По совету своего духовника он вступает в переписку с молодым Львовским
митрополитом графом Андреем Шептицким. По его приглашению он в 1902 году едет
в Галицию и там рукополагается во священники в совершенной тайне от русского правительства.
Вернувшись в Россию он некоторое время продолжает служить при губернаторе,
тайно совершая литургию у себя на дому. О его священничестве знает только тогдашний
Саратовский епископ барон фон Ропп и его духовник. Стеснительная служба на виду
у начальства начинает ему казаться препятствием для духовной жизни, и он в ущерб
видимым благам своей карьеры, к удивлению начальства и сослуживцев, просится куда-нибудь
в глубь. Он получает место земского начальника в Западной Сибири в Тюменском уезде
Тобольской губернии. Там он чувствует себя свободнее, живет своим домом в деревне,
беседует с крестьянами и старается в этой трудной должности по мере возможности
быть справедливым. Священник, ограниченный в своей пастырской деятельности собственной
семьей, он в свободное от службы время усиленно занимается мистикой и богословием.
В период революционных событий 1905 года Дейбнер со своей семьей
переезжает в Петербург и получает место по ведомству императрицы Марии. Его гражданское
начальство по-прежнему не знает, что он священник, но знает, что он католик, так
как после манифеста о веротерпимости он уже не скрывает своего перехода в католичество.
В Петербурге Дейбнер знакомится с организующейся общиной русских
католиков, с о. Алексеем Зерчаниновым и Н. С. Ушаковой и этим двум он открывает
свое священство. Перед остальными выступает как мирянин, принимая деятельное участие
в просвещении и формировании русских католиков.
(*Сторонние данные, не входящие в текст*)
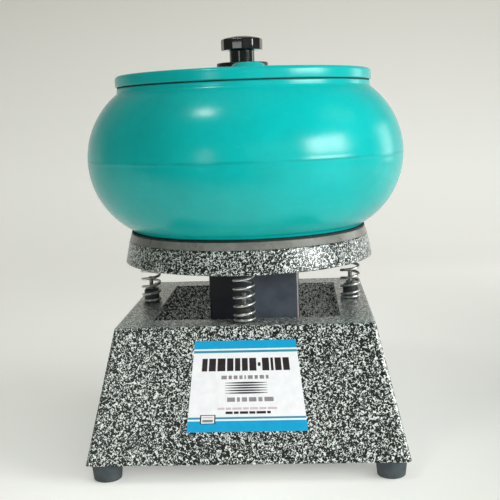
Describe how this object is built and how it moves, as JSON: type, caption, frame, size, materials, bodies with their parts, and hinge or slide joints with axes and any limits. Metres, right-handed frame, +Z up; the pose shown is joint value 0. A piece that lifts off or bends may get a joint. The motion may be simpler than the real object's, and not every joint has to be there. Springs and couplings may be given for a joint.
{
  "type": "vibratory rock tumbler",
  "caption": "Vibratory tumbler: a lidded ring-shaped polishing bowl and its eccentric-weight motor hang on coil springs over a tapered sheet-metal base.",
  "frame": {"origin": "on the floor under the middle of the machine", "axes": "+Z up, -Y the label side (front), +X to the right seen from the front"},
  "size_m": [0.306, 0.306, 0.3927],
  "materials": {
    "hammertone_paint": "hammertone gloss",
    "label": "satin film",
    "foot_rubber": "matte",
    "mat_rubber": "matte",
    "zinc_steel": "zinc plated",
    "spring_steel": "bright zinc plated",
    "seat_plastic": "matte",
    "bowl_plastic": "satin",
    "lid_plastic": "satin",
    "knob_plastic": "gloss",
    "brass": "machined",
    "shroud_paint": "satin",
    "cast_aluminium": "cast",
    "laminated_steel": "laminated",
    "winding_enamel": "varnished copper",
    "bright_steel": "ground",
    "black_plastic": "satin",
    "weight_iron": "machined",
    "capacitor_can": "drawn",
    "block_plastic": "matte"
  },
  "bodies": {
    "base": {"base_housing": "hammertone_paint", "type_label": "label", "foot_front_left": "foot_rubber", "foot_front_right": "foot_rubber", "foot_back_left": "foot_rubber", "foot_back_right": "foot_rubber", "foot_screws": "zinc_steel", "foot_washers": "zinc_steel", "foot_nuts": "zinc_steel", "spring_seats_lower": "seat_plastic", "seat_screws_lower": "zinc_steel", "seat_washers_lower": "zinc_steel", "seat_nuts_lower": "zinc_steel", "switch_housing": "black_plastic", "gland_body": "black_plastic", "gland_locknut": "black_plastic", "gland_seal": "mat_rubber", "gland_cap": "black_plastic", "run_capacitor": "capacitor_can", "capacitor_clip": "black_plastic", "terminal_block": "block_plastic", "bracket_screws": "zinc_steel"},
    "side_springs": {"spring_left": "spring_steel", "spring_right": "spring_steel"},
    "end_springs": {"spring_front": "spring_steel", "spring_back": "spring_steel"},
    "deck": {"pan": "hammertone_paint", "pan_mat": "mat_rubber", "bowl": "bowl_plastic", "centre_rod": "zinc_steel", "rod_nuts": "zinc_steel", "rod_washer": "zinc_steel", "bowl_washer": "zinc_steel", "spring_seats_upper": "seat_plastic", "seat_screws_upper": "zinc_steel", "seat_washers_upper": "zinc_steel", "seat_nuts_upper": "zinc_steel", "motor_shroud": "shroud_paint", "motor_bell_upper": "cast_aluminium", "motor_bell_lower": "cast_aluminium", "stator_core": "laminated_steel", "stator_windings": "winding_enamel", "bearing_outer_rings": "bright_steel", "motor_tie_bolts": "zinc_steel", "motor_spacers": "bright_steel", "tie_bolt_nuts": "zinc_steel"},
    "rotor": {"rotor_core": "laminated_steel", "motor_shaft": "bright_steel", "bearing_inner_rings": "bright_steel", "cooling_fan": "black_plastic", "eccentric_weight": "weight_iron", "weight_screw": "zinc_steel"},
    "lid": {"lid": "lid_plastic", "lid_seal": "mat_rubber", "clamp_washer": "knob_plastic"},
    "knob_thread": {"knob_insert": "brass"},
    "knob": {"knob": "knob_plastic"},
    "switch_rocker": {"switch_rocker": "black_plastic"}
  },
  "joints": [
    {"name": "deck_bounce", "type": "slide", "parent": "base", "child": "side_springs", "axis": [0, 0, 1], "range_m": [-0.006, 0.004], "stiffness_N_per_m": 30000, "springref_m": 0.00191, "deforming": ["spring_front", "spring_back", "spring_left", "spring_right"]},
    {"name": "deck_rock_x", "type": "hinge", "parent": "side_springs", "child": "end_springs", "pos_m": [0, 0, 0.1704], "axis": [1, 0, 0], "range_deg": [-1.5, 1.5], "stiffness_Nm_per_rad": 150, "deforming": ["spring_front", "spring_back"]},
    {"name": "deck_rock_y", "type": "hinge", "parent": "end_springs", "child": "deck", "pos_m": [0, 0, 0.1704], "axis": [0, 1, 0], "range_deg": [-1.5, 1.5], "stiffness_Nm_per_rad": 150, "deforming": ["spring_left", "spring_right"]},
    {"name": "motor_spin", "type": "hinge", "parent": "deck", "child": "rotor", "pos_m": [0, 0, 0.1], "axis": [0, 0, 1], "continuous": true},
    {"name": "lid_lift", "type": "slide", "parent": "deck", "child": "lid", "axis": [0, 0, 1], "range_m": [0, 0.06]},
    {"name": "knob_raise", "type": "slide", "parent": "lid", "child": "knob_thread", "axis": [0, 0, 1], "range_m": [0, 0.015]},
    {"name": "knob_turn", "type": "hinge", "parent": "knob_thread", "child": "knob", "pos_m": [0, 0, 0.37], "axis": [0, 0, 1], "range_deg": [0, 3600]},
    {"name": "rocker_tip", "type": "hinge", "parent": "base", "child": "switch_rocker", "pos_m": [-0.055, 0.12688, 0.07132], "axis": [0, 0.2249, -0.9744], "range_deg": [0, 20]}
  ],
  "couplings": [
    {"joint": "knob_raise", "follows": "knob_turn", "m_per_rad": 0.00023873}
  ]
}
Отец Алексей Зерчанинов продолжает совершать богослужения на частной
квартире на Полозовой улице, привлекая все больший круг лиц, интересующихся католичеством.
Известность о. Алексея в среде православного духовенства привлекает к нему многих
петербургских священников, которые приходят к нему беседовать. Приезжают даже
из провинции и потом увозят к себе домой сведения о возникающей русской католической
Церкви в России.
Нужно заметить, что о. Алексей, как лишенный Синодом сана за переход
в католичество, не имеет права по законам империи проживать в столице в течение
семи лет. Он живет без паспорта, его всегда могут арестовать и выслать на родину
в Нижегородскую губернию. Но здесь помогают связи Н. С. Ушаковой. Она родственница
и давнишняя приятельница тогдашнего министра внутренних дел и председателя Совета
министров П. А. Столыпина. При всем желании остановить развитие католического
дела в Петербурге он вынужден был стесняться в исполнении своих намерений, так
как любил и глубоко уважал Наталию Сергеевну, которая с мужественной настойчивостью
защищала о. Алексея и зарождающуюся общину. Она не была официально признанна,
но ее официозно терпели благодаря силе и престижу Столыпина.
Н. С. Ушакова неуклонно добивалась у него официального признания
католической общины восточного обряда на основании указа о веротерпимости. Но
Столыпин упорно не соглашался, отвечая: «Существуйте, как существуете, делаете,
что делаете, я буду смотреть сквозь пальцы».
Большой поддержкой для Наталии Сергеевны и ее дела была нравственная
и материальная помощь со стороны княжны M. M. Волконской, дочери Елизаветы Григорьевны,
перешедшей в католичество и с 1901 года почти все время проживавшей в Риме при
больном отце. Это пребывание в Риме и благосклонное внимание папы Пия X дали ей
возможность стать первым непосредственным звеном между народившейся в России церковной
общиной и святейшим Престолом.
Митрополит А. Шептицкий
Здесь нам надо ввести в наше повествование одно из самых главных
действующих лиц в нашей истории Галицкого Греко-Католического митрополита высокопреосвященного
графа Андрея Шептицкого.
Пламенный апостол, образцовый епископ своей церковной провинции
и горячий поборник соединения Церквей, человек высокообразованный и широкой души,
настоящий отец своего галицко-русского народа, единственный законный наследник
«киевских и всея Руси» митрополитов, воссоединившихся некогда с Римом на соборе
в Брест-Литовске, архиепископ Львовский и епископ Каменец-Подольский, он всеми
помыслами и силами стремился к тому, чтобы вернуть Русскую Церковь к древнему
католическому единству и быть естественным посредником между ею и святым апостольским
Престолом.
Его мечта и молитва начала осуществляться. Первым признаком русской
религиозной весны был для него приезд Д. С. Невского, о котором мы упоминали выше.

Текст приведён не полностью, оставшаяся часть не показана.